Historical Background

Disorders in lysosomal catabolism of sphingolipids, so-called sphingolipidoses, have been studies for many decades at the University of Amsterdam.

In 1972, professors Piet Borst and Joseph Tager firstly initiated biochemical research on Fabry disease, which was followed by investigations on other lysosomal storage disorders (LSDs) like Pompe disease, Gaucher disease, Farber disease and Niemann-Pick disease. Biochemical research in this area has been continued and extended by professor Hans Aerts and dr. Rolf Boot.

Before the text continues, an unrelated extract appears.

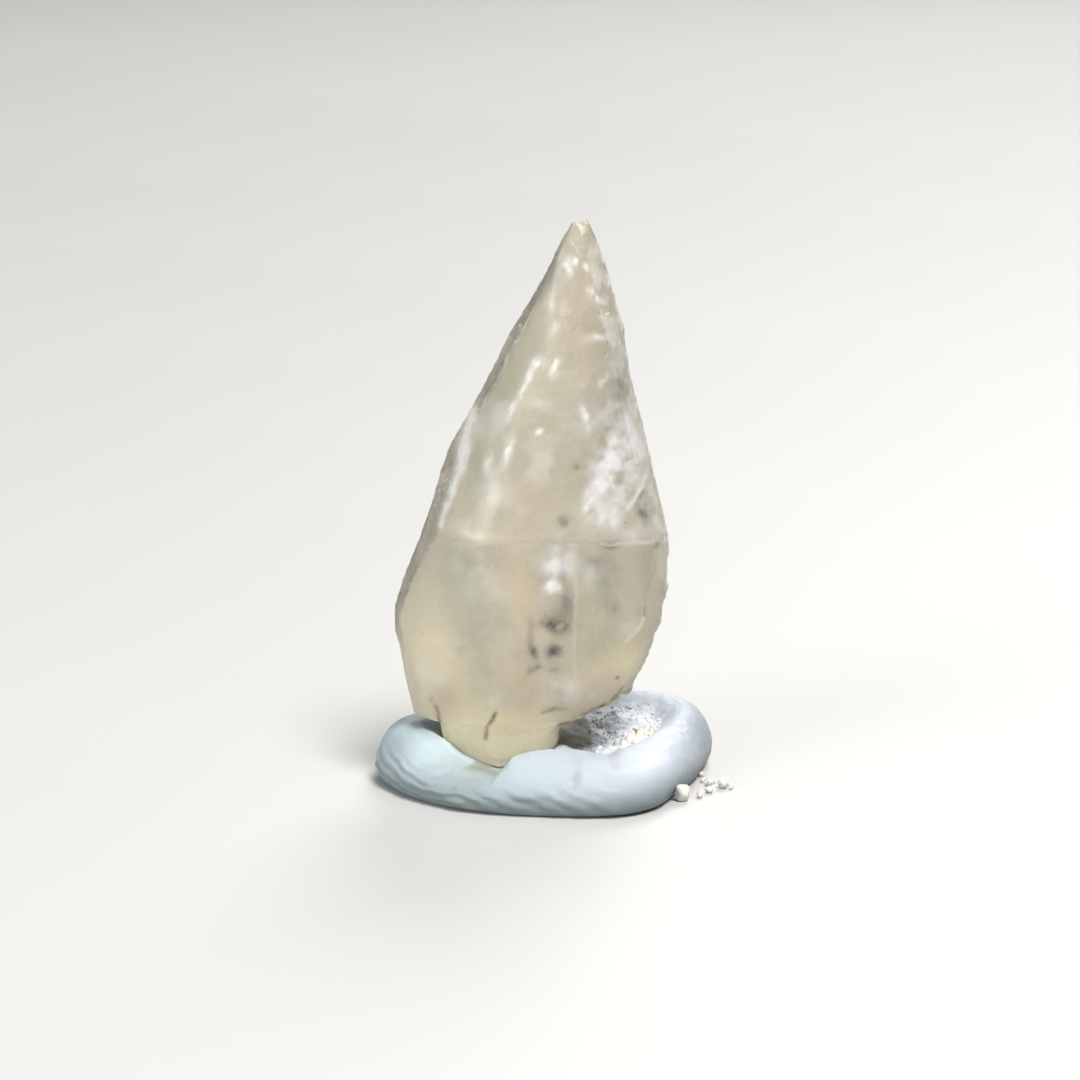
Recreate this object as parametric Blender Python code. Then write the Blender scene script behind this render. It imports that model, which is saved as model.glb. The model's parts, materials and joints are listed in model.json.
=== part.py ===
"""A phenakite crystal standing point up in a ring of soft mounting putty.

Metres, +Z up, +X right and +Y away from the side that shows best. The origin is on the surface
that the putty rests on, under the middle of the whole object.
"""

import math

import bmesh
import bpy
from mathutils import Matrix, Vector

MM = 0.001
NAME = "phenakite"

# Every shape below is measured from the middle of the putty ring. Its outline is lopsided, so
# that middle stands a little off the middle of the whole object.
RING_CENTRE = Vector((-0.114, 0.315, 0.0)) * MM

# The crystal: its widest section lies around GIRDLE, and every flat face is named by the way it
# faces, how far it leans in as it goes up, and how far it lies from GIRDLE at that height.
GIRDLE = Vector((-0.2, 0.1, 8.0)) * MM
BLOCK_SIZE = 60.0 * MM
FOOT_HEIGHT = 1.05 * MM
FOOT_TILT = 4.0
TIP_HEIGHT = 19.92 * MM
TIP_TILT = -6.0

# Each face: degrees from +X that it faces, degrees that it leans in going up, reach in mm.
UPPER_FACES = {
    "centre_front": (-79.0, 17.5, 3.62),
    "left_front": (-126.0, 27.3, 4.58),
    "left_sliver": (-165.0, 18.5, 4.29),
    "left_back": (150.0, 22.2, 4.05),
    "back_left": (113.0, 17.9, 3.98),
    "back": (79.0, 12.7, 3.85),
    "back_right": (27.0, 10.6, 4.47),
    "right_front": (-22.0, 13.4, 4.53),
}
LOWER_FACES = {
    "low_front": (-82.0, -3.0, 3.49),
    "low_left_front": (-135.0, -5.4, 4.50),
    "mid_left": (180.0, -4.0, 5.13),
    "low_left": (178.0, -12.7, 5.60),
    "low_left_corner": (-155.0, -40.0, 9.45),
    "low_left_back": (140.0, -9.0, 4.62),
    "low_back": (86.0, -8.0, 3.95),
    "low_back_right": (35.0, -12.0, 4.75),
    "low_right": (0.0, -7.0, 4.80),
    "low_right_chip": (-8.0, -19.5, 5.30),
    "low_right_back_chip": (38.0, -30.0, 6.00),
}

# The broken underside on the right, which leaves the foot standing lower on the left.
LEDGE_FOOT_X = 0.5 * MM
LEDGE_HEIGHT = 2.40 * MM
LEDGE_RISE = 26.0
LEDGE_TURN = 8.0
LEDGE_BLOCK = 9.0 * MM

# The small bites: where each ball bites, and its radius.
TIP_BITE = (Vector((1.38, 0.75, 20.22)) * MM, 0.30 * MM)
LEFT_BITE = (Vector((-4.75, -2.35, 1.65)) * MM, 0.75 * MM)
RIGHT_BITE = (Vector((4.62, -1.55, 5.05)) * MM, 0.62 * MM)
BITE_SEGMENTS = 24

# The putty: a lump rolled into a ring, pressed down, and pinched up round the foot. Every value
# in a row of twelve is for one direction, 30 degrees apart, from +X round by +Y.
REACH = (5.90, 6.90, 6.20, 5.40, 4.90, 5.30, 6.02, 5.95, 5.95, 6.10, 6.65, 5.78)
CREST_HEIGHT = (2.10, 2.35, 2.25, 2.10, 1.90, 1.90, 2.15, 1.95, 1.30, 1.60, 1.90, 1.95)
CREST_SHARE = (0.80, 0.76, 0.74, 0.74, 0.76, 0.80, 0.80, 0.72, 0.62, 0.55, 0.58, 0.68)
BULGE_HEIGHT = 0.60
SEAT_HEIGHT = 0.95
REST_SHARE = 0.92

# The section before it is fitted to each direction: the seat's edge and the crest, as shares.
SEAT_EDGE = 0.30
CREST_EDGE = 0.70
RING_SEGMENTS = 72
SEAT_STEPS = 2
INNER_STEPS = 6
OUTER_STEPS = 8
UNDER_STEPS = 4

# What rests in the putty keeps this gap all round.
TOUCH_GAP = 0.3 * MM

CRYSTAL_COLOUR = (0.60, 0.55, 0.42, 1.0)
PUTTY_COLOUR = (0.56, 0.68, 0.74, 1.0)


def clear_scene():
    """Empty the scene and give back the collections for the object and for its cutters."""
    for old in list(bpy.data.objects):
        bpy.data.objects.remove(old, do_unlink=True)
    parts = bpy.data.collections.new(NAME)
    cutters = bpy.data.collections.new("cutters")
    bpy.context.scene.collection.children.link(parts)
    bpy.context.scene.collection.children.link(cutters)
    return parts, cutters


def crystal_material():
    """Milky, straw-coloured crystal that some light passes."""
    material = bpy.data.materials.new("crystal")
    material.use_nodes = True
    shader = material.node_tree.nodes["Principled BSDF"]
    shader.inputs["Base Color"].default_value = CRYSTAL_COLOUR
    shader.inputs["Roughness"].default_value = 0.25
    shader.inputs["Transmission Weight"].default_value = 0.4
    shader.inputs["IOR"].default_value = 1.66
    return material


def putty_material():
    """Pale blue putty with a dull skin."""
    material = bpy.data.materials.new("putty")
    material.use_nodes = True
    shader = material.node_tree.nodes["Principled BSDF"]
    shader.inputs["Base Color"].default_value = PUTTY_COLOUR
    shader.inputs["Roughness"].default_value = 0.6
    return material


def add_object(name, bm, collection, material=None):
    """Turn a bmesh into a named object in a collection."""
    mesh = bpy.data.meshes.new(name)
    bmesh.ops.recalc_face_normals(bm, faces=bm.faces)
    bm.to_mesh(mesh)
    bm.free()
    if material is not None:
        mesh.materials.append(material)
    result = bpy.data.objects.new(name, mesh)
    collection.objects.link(result)
    return result


def slice_off(bm, point, normal):
    """Remove what lies past a plane and close the cut with a flat face."""
    geometry = bm.verts[:] + bm.edges[:] + bm.faces[:]
    bmesh.ops.bisect_plane(
        bm, geom=geometry, dist=0.001 * MM, plane_co=point, plane_no=normal, clear_outer=True
    )
    rim = [edge for edge in bm.edges if edge.is_boundary]
    bmesh.ops.holes_fill(bm, edges=rim, sides=0)


def cut_face(bm, facing, lean, reach):
    """Cut one crystal face, by the way it faces, its lean and its reach from the girdle."""
    facing, lean = math.radians(facing), math.radians(lean)
    outward = Vector((math.cos(facing), math.sin(facing), 0.0))
    normal = outward * math.cos(lean) + Vector((0.0, 0.0, math.sin(lean)))
    slice_off(bm, GIRDLE + outward * reach, normal)


def crystal_shape(grow):
    """The whole crystal before it was chipped, with every face moved out by grow."""
    bm = bmesh.new()
    bmesh.ops.create_cube(bm, size=BLOCK_SIZE, matrix=Matrix.Translation(GIRDLE))
    for facing, lean, reach in (*UPPER_FACES.values(), *LOWER_FACES.values()):
        cut_face(bm, facing, lean, reach * MM + grow / math.cos(math.radians(lean)))
    tilt = math.radians(TIP_TILT)
    tip = Vector((math.sin(tilt), 0.0, math.cos(tilt)))
    slice_off(bm, Vector((0.0, 0.0, TIP_HEIGHT + grow)), tip)
    tilt = math.radians(FOOT_TILT)
    foot = Vector((-math.sin(tilt), 0.0, -math.cos(tilt)))
    slice_off(bm, Vector((0.0, 0.0, FOOT_HEIGHT - grow)), foot)
    return bm


def ledge_block():
    """The slanted block that broke away under the right side, upright where it meets the foot."""
    bm = bmesh.new()
    bmesh.ops.create_cube(bm, size=LEDGE_BLOCK)
    half = LEDGE_BLOCK / 2
    bmesh.ops.translate(bm, verts=bm.verts, vec=(half, 0.0, -half))
    slant = Matrix.Identity(4)
    slant[2][0] = math.tan(math.radians(LEDGE_RISE))
    turn = Matrix.Rotation(math.radians(LEDGE_TURN), 4, "Z")
    place = Matrix.Translation((LEDGE_FOOT_X, 0.0, LEDGE_HEIGHT))
    bmesh.ops.transform(bm, matrix=place @ turn @ slant, verts=bm.verts)
    return bm


def ball(centre, radius):
    """A round bite, as a shell-like chip leaves it."""
    bm = bmesh.new()
    bmesh.ops.create_uvsphere(
        bm,
        u_segments=BITE_SEGMENTS,
        v_segments=BITE_SEGMENTS // 2,
        radius=radius,
        matrix=Matrix.Translation(centre),
    )
    return bm


def add_cut(target, name, bm, cutters):
    """Subtract a shape from an object with a live Boolean."""
    cutter = add_object(name, bm, cutters)
    cutter.hide_render = True
    cutter.display_type = "WIRE"
    boolean = target.modifiers.new(name, "BOOLEAN")
    boolean.operation = "DIFFERENCE"
    boolean.solver = "EXACT"
    boolean.object = cutter


def around(values, angle):
    """A smooth closed curve through values that are spaced evenly round the ring."""
    place = angle / (2.0 * math.pi) * len(values) % len(values)
    first = int(place)
    share = place - first
    before, start, end, after = (values[(first + k) % len(values)] for k in (-1, 0, 1, 2))
    bend = 2.0 * before - 5.0 * start + 4.0 * end - after
    twist = 3.0 * (start - end) - before + after
    return start + 0.5 * share * ((end - before) + share * (bend + share * twist))


def ease(share):
    """A smooth step from 0 to 1."""
    return share * share * (3.0 - 2.0 * share)


def putty_profile():
    """The section as shares, from the seat out over the crest and under.

    Height runs from 0 to 1 up to the crest, and from 0 to -1 down to the resting face.
    """
    points = []
    for step in range(1, SEAT_STEPS + 1):
        points.append((SEAT_EDGE * step / SEAT_STEPS, 0.0))
    for step in range(1, INNER_STEPS + 1):
        share = step / INNER_STEPS
        points.append((SEAT_EDGE + (CREST_EDGE - SEAT_EDGE) * share, ease(share)))
    for step in range(1, OUTER_STEPS + 1):
        turn = math.radians(90.0 * step / OUTER_STEPS)
        points.append((CREST_EDGE + (1.0 - CREST_EDGE) * math.sin(turn), math.cos(turn)))
    for step in range(1, UNDER_STEPS + 1):
        turn = math.radians(90.0 * step / UNDER_STEPS)
        points.append((REST_SHARE + (1.0 - REST_SHARE) * math.cos(turn), -math.sin(turn)))
    return points


def fit_to_ring(point):
    """Move a point of the turned section to the putty's own reach and height in its direction."""
    angle = math.atan2(point.y, point.x)
    share = math.hypot(point.x, point.y)
    crest = around(CREST_SHARE, angle)
    crest_height = around(CREST_HEIGHT, angle)
    if point.z < -0.5 / UNDER_STEPS:
        height = BULGE_HEIGHT * (1.0 + point.z)
    elif share <= CREST_EDGE:
        height = SEAT_HEIGHT + (crest_height - SEAT_HEIGHT) * point.z
        share *= crest / CREST_EDGE
    else:
        height = BULGE_HEIGHT + (crest_height - BULGE_HEIGHT) * point.z
        share = crest + (share - CREST_EDGE) / (1.0 - CREST_EDGE) * (1.0 - crest)
    radius = share * around(REACH, angle) * MM
    return Vector((radius * math.cos(angle), radius * math.sin(angle), height * MM))


def putty_shape():
    """The pressed ring: the section turned once round, then fitted to each direction."""
    bm = bmesh.new()
    chain = [bm.verts.new((share, 0.0, height)) for share, height in putty_profile()]
    edges = [bm.edges.new(pair) for pair in zip(chain, chain[1:])]
    bmesh.ops.spin(
        bm,
        geom=chain + edges,
        cent=(0.0, 0.0, 0.0),
        axis=(0.0, 0.0, 1.0),
        angle=2.0 * math.pi,
        steps=RING_SEGMENTS,
        use_merge=True,
    )
    for vert in bm.verts:
        vert.co = fit_to_ring(vert.co)
    rim = [edge for edge in bm.edges if edge.is_boundary]
    bmesh.ops.holes_fill(bm, edges=rim, sides=0)
    return bm


def build():
    """Make the crystal and the putty."""
    parts, cutters = clear_scene()
    crystal = add_object("crystal", crystal_shape(0.0), parts, crystal_material())
    add_cut(crystal, "ledge_cutter", ledge_block(), cutters)
    add_cut(crystal, "tip_bite_cutter", ball(*TIP_BITE), cutters)
    add_cut(crystal, "left_bite_cutter", ball(*LEFT_BITE), cutters)
    add_cut(crystal, "right_bite_cutter", ball(*RIGHT_BITE), cutters)

    putty = add_object("putty", putty_shape(), parts, putty_material())
    add_cut(putty, "seat_cutter", crystal_shape(TOUCH_GAP), cutters)

    for thing in (*parts.objects, *cutters.objects):
        thing.location = RING_CENTRE


build()
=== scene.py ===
"""A milky phenakite crystal standing point up in a pinched ring of mounting putty.

Every shape is worked out as whole arrays, in millimetres from the middle of the putty ring, with
+Z up and +Y away from the side that shows best. A mesh gets its points in metres, in the frame's
own place.
"""

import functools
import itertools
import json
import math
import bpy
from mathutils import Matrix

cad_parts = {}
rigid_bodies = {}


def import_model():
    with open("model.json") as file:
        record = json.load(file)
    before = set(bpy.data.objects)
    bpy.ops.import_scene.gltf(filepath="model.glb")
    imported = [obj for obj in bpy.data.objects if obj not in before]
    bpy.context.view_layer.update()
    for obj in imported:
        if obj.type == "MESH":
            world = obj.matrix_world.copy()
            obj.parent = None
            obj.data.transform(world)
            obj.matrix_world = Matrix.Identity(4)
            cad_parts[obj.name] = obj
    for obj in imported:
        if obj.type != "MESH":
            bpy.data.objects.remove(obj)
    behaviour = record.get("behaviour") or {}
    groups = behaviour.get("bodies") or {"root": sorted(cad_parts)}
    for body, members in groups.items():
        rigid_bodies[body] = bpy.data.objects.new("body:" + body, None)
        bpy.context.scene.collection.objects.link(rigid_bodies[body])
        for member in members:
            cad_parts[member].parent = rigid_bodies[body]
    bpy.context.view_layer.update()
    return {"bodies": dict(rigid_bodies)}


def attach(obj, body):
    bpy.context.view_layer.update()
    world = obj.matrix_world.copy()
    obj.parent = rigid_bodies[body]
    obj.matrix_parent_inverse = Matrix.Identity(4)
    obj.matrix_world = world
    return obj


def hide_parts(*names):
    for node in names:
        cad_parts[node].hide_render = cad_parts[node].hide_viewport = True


bl_info = {
    "name": "Phenakite crystal in putty",
    "version": (1, 0, 0),
    "blender": (4, 5, 0),
    "location": "3D View > Sidebar > Mineral",
    "description": "Builds a translucent crystal, its putty, its grains and a plain stage",
    "category": "Add Mesh",
}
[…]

Clinical research in the Amsterdam UMC was started in 1989 by professor Robert Goudsmit with application of enzyme replacement therapy for Gaucher disease. Professor Carla Hollak has succesfully established and extended this research line, which was broadened to Fabry disease and Niemann-Pick disease. Dr. Gabor Linthorst and dr. Marieke Biegstraaten were part of her group for several years and recently dr. Mirjam Langeveld joined her group. Professor Frits Wijburg broadened the Amsterdam UMC interest in LSDs further to mucopolysacharidoses (MPS), in which secondary sphingolipid accumulation also often occurs. The natural history of various forms of MPS has been investigated and treatments based on bone marrow transplantation and/or enzyme replacement therapy are applied. Professor Mario Maas has introduced state-of-the-art radiological assessments for LSD patients. Laboratory diagnosis at the level of enzymes and genes were made available in the Amsterdam UMC by dr. Ben Poorthuis, now replaced by dr. André van Kuilenberg, and professor Marcel Mannens, respectively.